Athletic Development
April 8, 2026

How Sacramento High School Athletes Train in the Off-Season

The off-season is where next season is won. A practical guide to structured off-season training for Sac-Joaquin Section high school athletes — football, basketball, soccer, baseball, softball, and more.

sacramento
high school sports
off-season training
sac-joaquin section
athletic development
youth athletics

The gap between good high school athletes and great ones is almost always off-season work. In-season, everyone's doing the same thing — practice, games, film, sleep. Off-season is the only window where one athlete can separate themselves from another.

In the Sac-Joaquin Section, where competition runs deep across every sport, that separation is the difference between varsity and JV, between starting and sitting, between a scholarship offer and a walk-on tryout. Here's what real off-season training looks like for Sacramento high school athletes.

The Four-Phase Off-Season Framework

Most Sacramento high school athletes we work with break their off-season into four phases. The sport changes, but the structure doesn't.

Phase 1 — Recovery (2–4 weeks) Right after the season ends, give the body real rest. Light movement, low-impact conditioning, bodywork or mobility. This phase feels lazy but it's where the nervous system decompresses and injuries heal.

Phase 2 — Foundation (6–10 weeks) Strength, volume, and general athletic development. Squat, hinge, push, pull, carry. Heavier lifting, lower speed/power emphasis. This is where size, strength, and durability get built.

Phase 3 — Power & Speed (6–8 weeks) Plyometrics, sprint work, and power lifts. Strength gets converted into speed and explosion. This is where vertical jump gains and 40-time improvements happen.

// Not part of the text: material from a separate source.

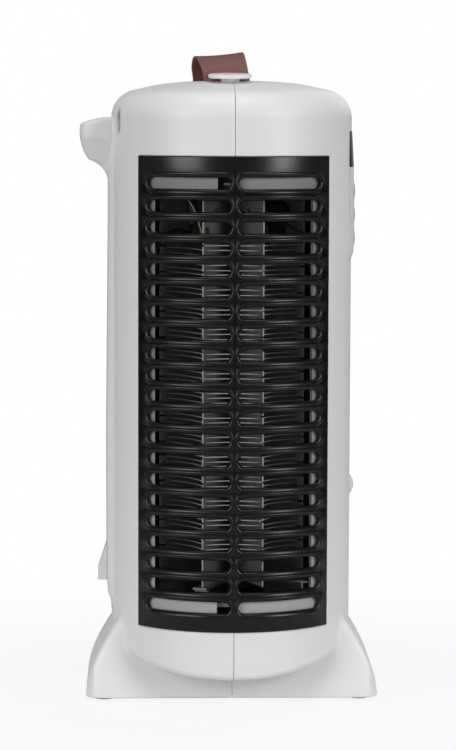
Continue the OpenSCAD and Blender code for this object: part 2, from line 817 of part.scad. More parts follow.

Phase 4 — Preseason Prep (3–4 weeks) Sport-specific conditioning and tapering. The gym work pulls back; sport practice ramps up. By the first team practice, you're in shape and peaking.

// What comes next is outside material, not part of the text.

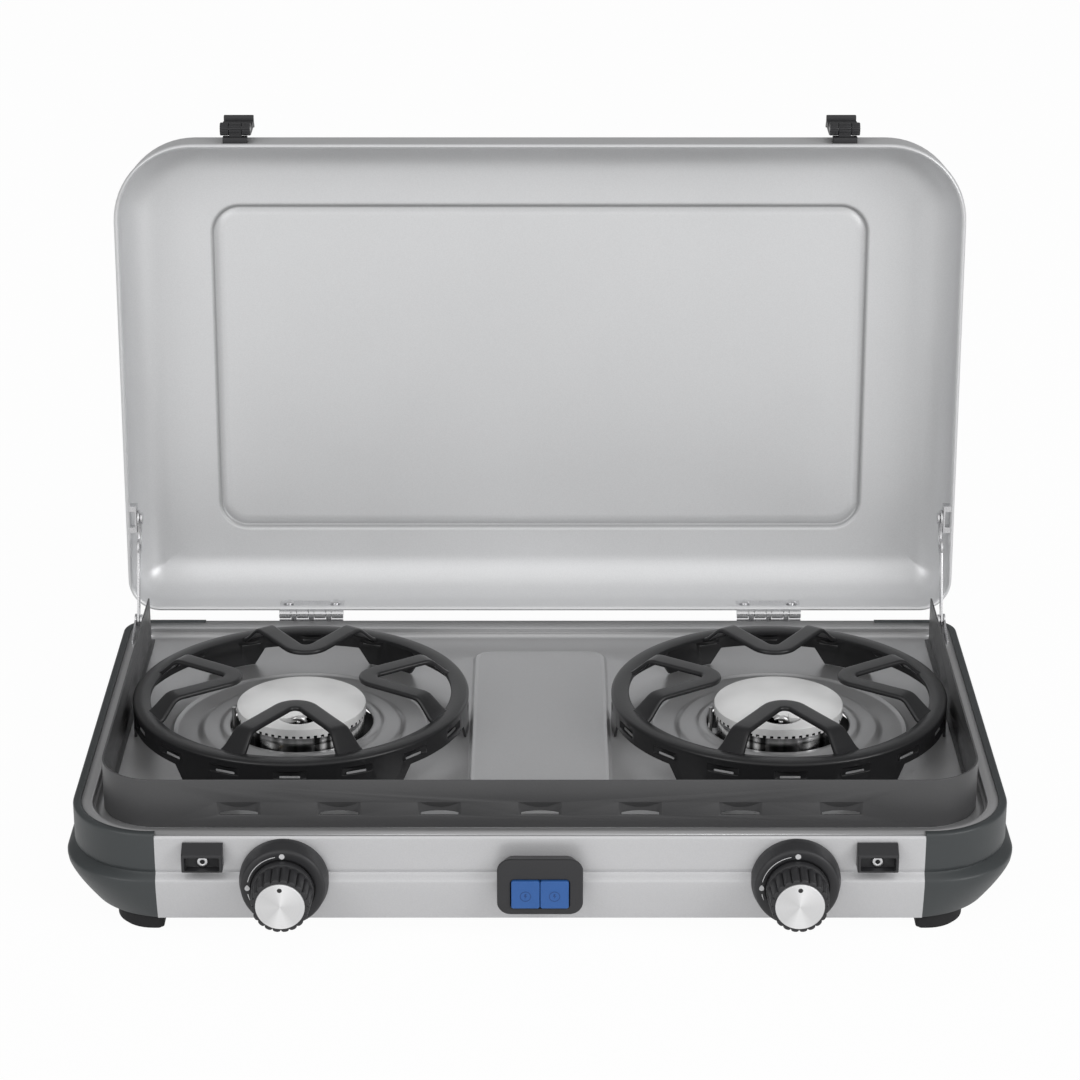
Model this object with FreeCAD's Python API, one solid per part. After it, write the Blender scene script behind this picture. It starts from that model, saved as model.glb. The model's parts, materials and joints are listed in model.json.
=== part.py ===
import FreeCAD, Part

"""Two-burner camping stove, as separate pieces in millimetres.

Frame: +X to the right, -Y to the front (controls), +Z up. Pieces are drawn with Y = 0 in the middle of the
body's depth, and moved on export so that the origin lies on the ground under the middle of the open stove,
from the knobs to the back of the lid. The lid stands open: its pieces are drawn closed and then swung open.
"""

import math
import os

V = FreeCAD.Vector
X_AXIS = V(1, 0, 0)
Y_AXIS = V(0, 1, 0)
Z_AXIS = V(0, 0, 1)
SIDES = {"left": -1, "right": 1}

# ---- body shell ----------------------------------------------------------------------------------
body_width = 500.0  # over the wide lower half
body_depth = 281.6  # over the upper half
rim_z = 58.0  # top of the deck flange
skirt_z = 9.0  # lower edge of the panels
crease_z = 34.0  # where the lower half stands out
crease_height = 3.0
side_bulge = 3.8  # the lower half stands out this far at the ends
front_bulge = 2.6  # and this far at the front
front_corner_r = 45.0
rear_corner_r = 16.0
skirt_tuck = 4.5  # the lower edge curls in by this much at the front
skirt_tuck_side = 12.0  # and at the ends
skirt_curl = 21.0  # over this height
skirt_steps = 3  # drawn in this many steps
skirt_power = 1.3  # above 1 it curls faster lower down
rim_round = 1.2
sheet = 0.9  # pressed steel
cap_wall = 2.4
cap_lip = 4.5  # the end cap's top edge round the deck
cap_proud = 0.5  # that edge stands above the deck flange
cap_reach = 51.0  # the end caps reach this far in over the front and back
tongue_length = 8.0
tongue_wall = 1.5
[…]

That's 16–24 weeks total — which is exactly why the off-season matters. There isn't enough time to develop the full athlete in-season. It has to come before.

Sport-Specific Priorities

Football (Sac-Joaquin Section) Off-season runs roughly December to mid-July. Focus: strength, 40-yard speed, change of direction, neck/shoulder durability. Linemen and skill players do different lifts but train the same weeks. If you're chasing college looks, camp season is June–July, so plan to peak then.

Basketball (high school) High school hoops runs November–February. Off-season is short and chopped up by AAU. Focus: vertical jump development, lateral quickness, upper-body strength, and landing mechanics. In-season maintenance training 1–2x per week keeps gains without adding fatigue.

Soccer (club and high school) Club and high school overlap constantly for Sacramento soccer players. True off-season windows are usually December and late summer. Focus: max speed, repeated sprint ability, ACL prevention (Nordic hamstrings, jump-landing mechanics, single-leg work).

Baseball and Softball Sacramento baseball and softball are basically year-round with travel. The off-season is short — usually a 6–8 week window in winter. Focus: rotational power, lower-half strength, arm care, sprint speed for 60-yard dash.

Off-Season Mistakes Sacramento Athletes Make

1. No structure. Showing up to a gym and "working hard" isn't a program. Without a cycle, progress plateaus in 4–6 weeks.

2. Overlapping team lifts with external programming. If your high school coach has you in the weight room 3x a week and you add 3 more sessions at a performance gym, you're going to burn out or get hurt. Coordinate.

3. Ignoring recovery. Sleep, nutrition, and hydration are half of off-season performance. You can't out-train bad recovery.

4. Skipping sport-specific prehab. ACL protection for soccer players, arm care for baseball pitchers, neck strength for football. The unglamorous work is what keeps you on the field.

5. Peaking too early. Hitting a big PR in March doesn't help you in August. Work back from your target date and periodize.

How Sacramento Athletes Pick a Performance Gym

The right off-season partner has three things:

  • A real program, not random workouts. Ask to see a sample cycle.
  • Sport-specific coaching. The coach should know your sport calendar and what the demands are.
  • Measurement. Laser-timed sprints, measured verticals. If they're not tracking it, they can't claim they're improving it.

At G6 Performance in Midtown Sacramento, our off-season programs cover athletes from football, basketball, soccer, baseball, softball, track, and more — with cycles built specifically around Sac-Joaquin Section calendars. Every new athlete gets a free evaluation that includes baseline testing and a personalized plan.

Book your free evaluation, or browse sport-specific training:

The Bottom Line

If you're a Sacramento high school athlete — or the parent of one — the off-season is the highest-leverage window you've got. Four months of real work beats twelve months of generic training. Pick a structure, stick to it, and show up to next season as a different athlete.